Cougars around here are spotted night and day, all seasons. They feed on deer (as well as rodents and insects), so when deer populations rise, so do cougar populations. Last year, when we had a heat wave and drought for months, the very dry heat actually helped to dissipate the scent of deer and cougars were then likelier to attack small humans or domestic pets. The last fatal attack in Canada was in Banff in 2001, when a cougar killed a woman cross-country skiing alone.
When running, make sounds so that you don’t startle a cougar. When coming across a cougar, one should not turn and run–simply face the animal and back away slowly. Try to appear larger by lifting a jacket or raising your arms, and make noise. Establish eye contact. Again, running may invoke a chase, and playing dead will probably make you an easy target. Cougars are ambush predators, so even though they can run fast, they will stalk and wait for their next meal. Luckily, the cougar is probably alone, so its friends won’t join, though cubs stay with their moms for about two years. They have a pretty large territory, from 150 – 1,000 square kilometers. Fortunately, humans are not instinctual as prey for cougars, which learn their prey as they are growing. For a cougar to attack a human, it has habituated to humans or is terribly starving. Young cougars that leave their mothers and are looking for their own new territory are more likely to attack humans in the late spring and summer if they are very hungry or are used to humans.

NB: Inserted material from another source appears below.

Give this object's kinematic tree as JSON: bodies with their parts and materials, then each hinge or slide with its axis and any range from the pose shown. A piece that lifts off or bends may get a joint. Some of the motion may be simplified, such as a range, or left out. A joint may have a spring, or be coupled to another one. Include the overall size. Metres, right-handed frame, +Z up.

I read recently in our runner’s group forums how a red-wing blackbird kept attacking a jogger every time he ran in a particular woods. I read up on this, and it is true that in spring and summer, when the blackbirds are nesting, the male gets very territorial. I did a little research, and it seems that if you put on a hat and paint eyeballs on the back of the hat, the bird might not attack. It just doesn’t like eye contact and can’t tell a difference. I don’t know if this would work with a cougar.
Hey, I might be acting like an advice columnist today–but if I’m out on the trail by myself and spot a cougar, I will most likely crumple in fear. Or maybe I will be still and smart, like when I ran into two rattlesnakes back to back, years ago. One can never know how they will react when something happens that threatens your life. All you can do is arm yourself with the knowledge of how to avoid being attacked. In the meantime, I just avoid going to the woods where a cougar is continually being sighted this summer. I imagine one of my cats growing ten times larger and playing with me–no thanks, no siree!